> Recorded data:
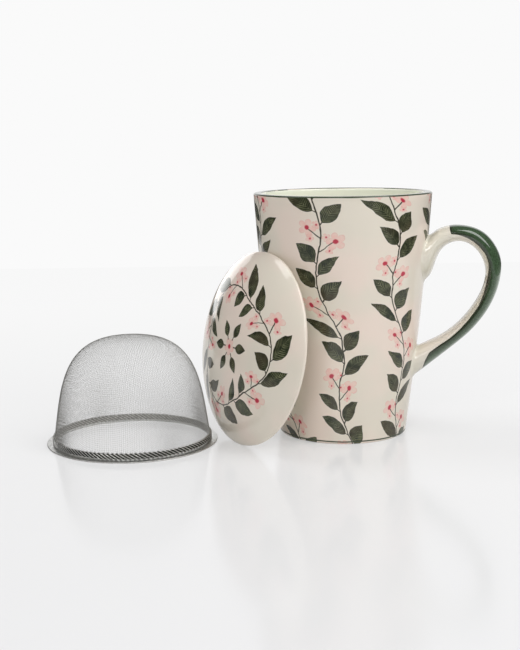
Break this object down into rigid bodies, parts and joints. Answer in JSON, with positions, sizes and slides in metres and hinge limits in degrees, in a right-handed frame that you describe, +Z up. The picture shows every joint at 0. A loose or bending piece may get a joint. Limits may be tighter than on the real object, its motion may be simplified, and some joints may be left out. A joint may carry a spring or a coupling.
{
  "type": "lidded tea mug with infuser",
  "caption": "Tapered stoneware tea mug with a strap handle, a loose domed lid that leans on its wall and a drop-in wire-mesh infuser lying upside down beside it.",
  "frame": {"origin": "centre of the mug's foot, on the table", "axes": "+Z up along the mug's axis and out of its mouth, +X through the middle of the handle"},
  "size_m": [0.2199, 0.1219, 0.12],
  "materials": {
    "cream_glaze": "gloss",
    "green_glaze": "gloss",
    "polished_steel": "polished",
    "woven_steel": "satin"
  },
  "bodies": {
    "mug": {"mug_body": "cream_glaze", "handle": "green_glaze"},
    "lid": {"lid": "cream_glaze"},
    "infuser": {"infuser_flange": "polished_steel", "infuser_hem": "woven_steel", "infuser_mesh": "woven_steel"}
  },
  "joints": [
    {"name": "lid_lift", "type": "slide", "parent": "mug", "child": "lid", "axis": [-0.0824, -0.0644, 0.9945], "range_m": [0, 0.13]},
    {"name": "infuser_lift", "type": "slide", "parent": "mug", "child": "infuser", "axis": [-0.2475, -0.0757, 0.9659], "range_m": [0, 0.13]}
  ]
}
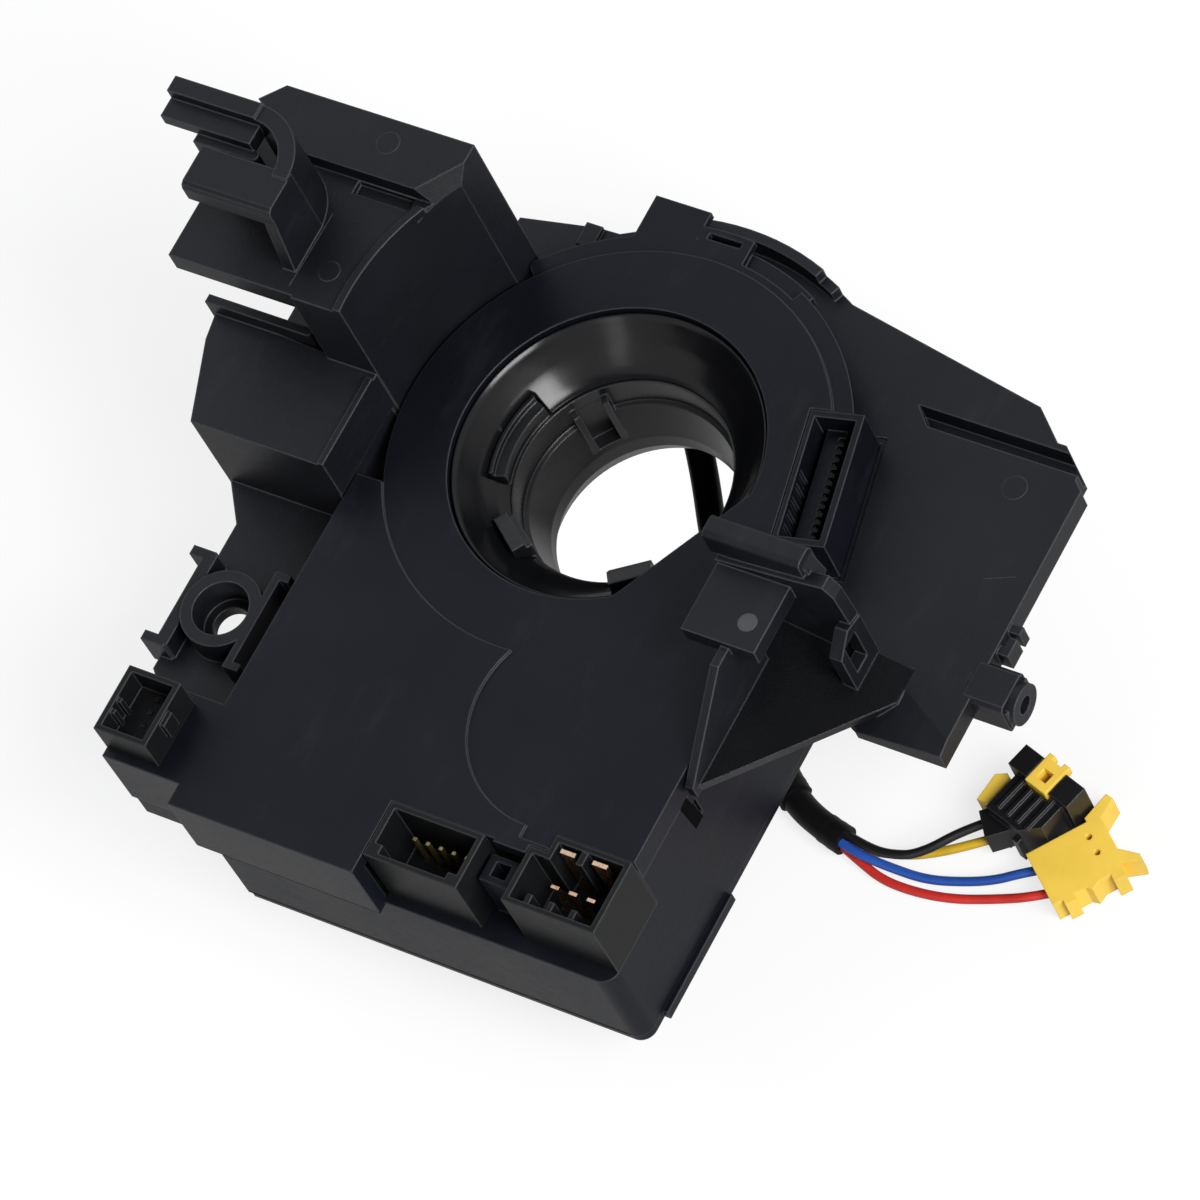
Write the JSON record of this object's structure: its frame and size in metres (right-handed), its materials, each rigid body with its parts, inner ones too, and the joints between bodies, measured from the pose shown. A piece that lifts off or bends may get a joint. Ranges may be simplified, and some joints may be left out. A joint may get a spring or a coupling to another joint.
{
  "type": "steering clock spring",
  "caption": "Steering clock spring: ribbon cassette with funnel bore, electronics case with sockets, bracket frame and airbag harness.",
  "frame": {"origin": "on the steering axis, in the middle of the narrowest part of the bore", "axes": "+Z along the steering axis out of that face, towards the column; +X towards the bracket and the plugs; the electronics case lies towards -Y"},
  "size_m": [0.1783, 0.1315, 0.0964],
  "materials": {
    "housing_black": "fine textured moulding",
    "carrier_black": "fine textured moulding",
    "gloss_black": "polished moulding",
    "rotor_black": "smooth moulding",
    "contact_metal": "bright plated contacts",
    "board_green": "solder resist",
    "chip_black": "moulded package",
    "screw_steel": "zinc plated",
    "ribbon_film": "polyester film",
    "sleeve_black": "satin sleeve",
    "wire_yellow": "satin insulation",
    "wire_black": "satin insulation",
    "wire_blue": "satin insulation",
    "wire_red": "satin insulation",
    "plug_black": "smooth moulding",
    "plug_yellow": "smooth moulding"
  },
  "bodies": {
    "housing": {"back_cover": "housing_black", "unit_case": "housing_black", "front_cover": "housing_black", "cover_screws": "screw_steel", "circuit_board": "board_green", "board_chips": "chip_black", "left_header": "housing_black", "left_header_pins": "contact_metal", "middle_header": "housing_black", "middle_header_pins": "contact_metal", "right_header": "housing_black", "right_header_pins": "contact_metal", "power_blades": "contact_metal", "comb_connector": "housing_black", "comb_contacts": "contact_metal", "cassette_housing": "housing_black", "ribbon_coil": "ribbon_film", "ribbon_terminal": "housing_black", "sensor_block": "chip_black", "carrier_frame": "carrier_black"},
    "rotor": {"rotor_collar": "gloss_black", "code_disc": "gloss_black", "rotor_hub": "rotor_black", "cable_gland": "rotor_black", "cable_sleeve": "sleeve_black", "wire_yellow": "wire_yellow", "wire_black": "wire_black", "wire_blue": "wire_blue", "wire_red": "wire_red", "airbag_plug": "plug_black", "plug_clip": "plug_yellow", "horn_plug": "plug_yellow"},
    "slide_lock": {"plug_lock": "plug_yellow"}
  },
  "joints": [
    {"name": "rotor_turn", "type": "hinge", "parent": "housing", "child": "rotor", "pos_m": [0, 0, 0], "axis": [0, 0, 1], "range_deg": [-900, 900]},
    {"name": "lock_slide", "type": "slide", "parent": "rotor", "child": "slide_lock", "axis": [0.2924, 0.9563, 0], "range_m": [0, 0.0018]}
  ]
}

> Request:
Output every entry shown above, exactly.

> The solution:
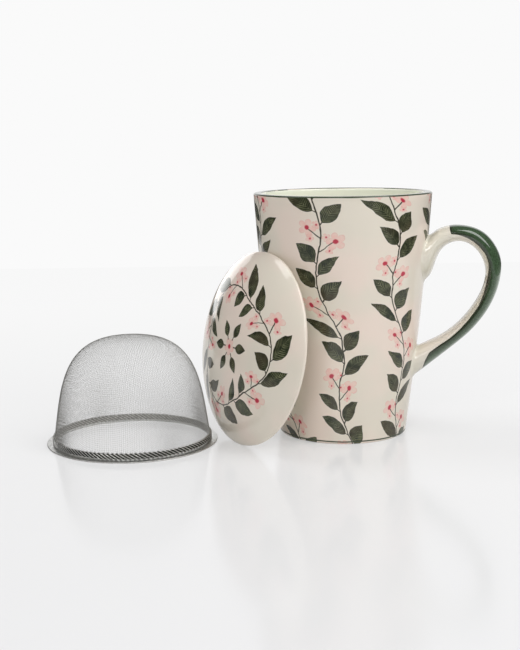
Break this object down into rigid bodies, parts and joints. Answer in JSON, with positions, sizes and slides in metres and hinge limits in degrees, in a right-handed frame that you describe, +Z up. The picture shows every joint at 0. A loose or bending piece may get a joint. Limits may be tighter than on the real object, its motion may be simplified, and some joints may be left out. A joint may carry a spring or a coupling.
{
  "type": "lidded tea mug with infuser",
  "caption": "Tapered stoneware tea mug with a strap handle, a loose domed lid that leans on its wall and a drop-in wire-mesh infuser lying upside down beside it.",
  "frame": {"origin": "centre of the mug's foot, on the table", "axes": "+Z up along the mug's axis and out of its mouth, +X through the middle of the handle"},
  "size_m": [0.2199, 0.1219, 0.12],
  "materials": {
    "cream_glaze": "gloss",
    "green_glaze": "gloss",
    "polished_steel": "polished",
    "woven_steel": "satin"
  },
  "bodies": {
    "mug": {"mug_body": "cream_glaze", "handle": "green_glaze"},
    "lid": {"lid": "cream_glaze"},
    "infuser": {"infuser_flange": "polished_steel", "infuser_hem": "woven_steel", "infuser_mesh": "woven_steel"}
  },
  "joints": [
    {"name": "lid_lift", "type": "slide", "parent": "mug", "child": "lid", "axis": [-0.0824, -0.0644, 0.9945], "range_m": [0, 0.13]},
    {"name": "infuser_lift", "type": "slide", "parent": "mug", "child": "infuser", "axis": [-0.2475, -0.0757, 0.9659], "range_m": [0, 0.13]}
  ]
}
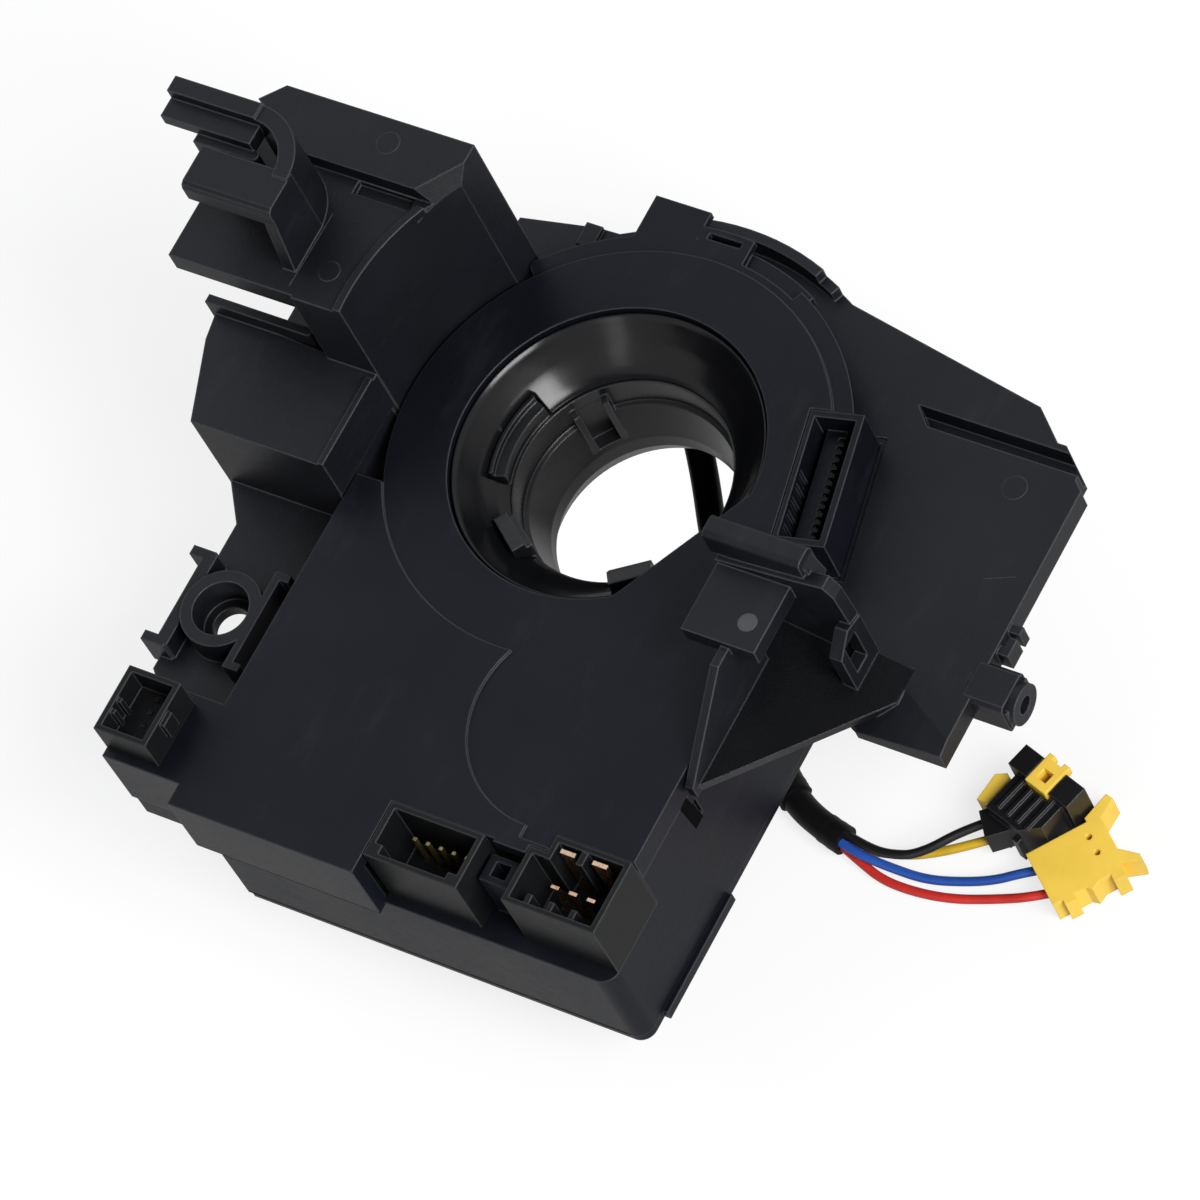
Write the JSON record of this object's structure: its frame and size in metres (right-handed), its materials, each rigid body with its parts, inner ones too, and the joints between bodies, measured from the pose shown. A piece that lifts off or bends may get a joint. Ranges may be simplified, and some joints may be left out. A joint may get a spring or a coupling to another joint.
{
  "type": "steering clock spring",
  "caption": "Steering clock spring: ribbon cassette with funnel bore, electronics case with sockets, bracket frame and airbag harness.",
  "frame": {"origin": "on the steering axis, in the middle of the narrowest part of the bore", "axes": "+Z along the steering axis out of that face, towards the column; +X towards the bracket and the plugs; the electronics case lies towards -Y"},
  "size_m": [0.1783, 0.1315, 0.0964],
  "materials": {
    "housing_black": "fine textured moulding",
    "carrier_black": "fine textured moulding",
    "gloss_black": "polished moulding",
    "rotor_black": "smooth moulding",
    "contact_metal": "bright plated contacts",
    "board_green": "solder resist",
    "chip_black": "moulded package",
    "screw_steel": "zinc plated",
    "ribbon_film": "polyester film",
    "sleeve_black": "satin sleeve",
    "wire_yellow": "satin insulation",
    "wire_black": "satin insulation",
    "wire_blue": "satin insulation",
    "wire_red": "satin insulation",
    "plug_black": "smooth moulding",
    "plug_yellow": "smooth moulding"
  },
  "bodies": {
    "housing": {"back_cover": "housing_black", "unit_case": "housing_black", "front_cover": "housing_black", "cover_screws": "screw_steel", "circuit_board": "board_green", "board_chips": "chip_black", "left_header": "housing_black", "left_header_pins": "contact_metal", "middle_header": "housing_black", "middle_header_pins": "contact_metal", "right_header": "housing_black", "right_header_pins": "contact_metal", "power_blades": "contact_metal", "comb_connector": "housing_black", "comb_contacts": "contact_metal", "cassette_housing": "housing_black", "ribbon_coil": "ribbon_film", "ribbon_terminal": "housing_black", "sensor_block": "chip_black", "carrier_frame": "carrier_black"},
    "rotor": {"rotor_collar": "gloss_black", "code_disc": "gloss_black", "rotor_hub": "rotor_black", "cable_gland": "rotor_black", "cable_sleeve": "sleeve_black", "wire_yellow": "wire_yellow", "wire_black": "wire_black", "wire_blue": "wire_blue", "wire_red": "wire_red", "airbag_plug": "plug_black", "plug_clip": "plug_yellow", "horn_plug": "plug_yellow"},
    "slide_lock": {"plug_lock": "plug_yellow"}
  },
  "joints": [
    {"name": "rotor_turn", "type": "hinge", "parent": "housing", "child": "rotor", "pos_m": [0, 0, 0], "axis": [0, 0, 1], "range_deg": [-900, 900]},
    {"name": "lock_slide", "type": "slide", "parent": "rotor", "child": "slide_lock", "axis": [0.2924, 0.9563, 0], "range_m": [0, 0.0018]}
  ]
}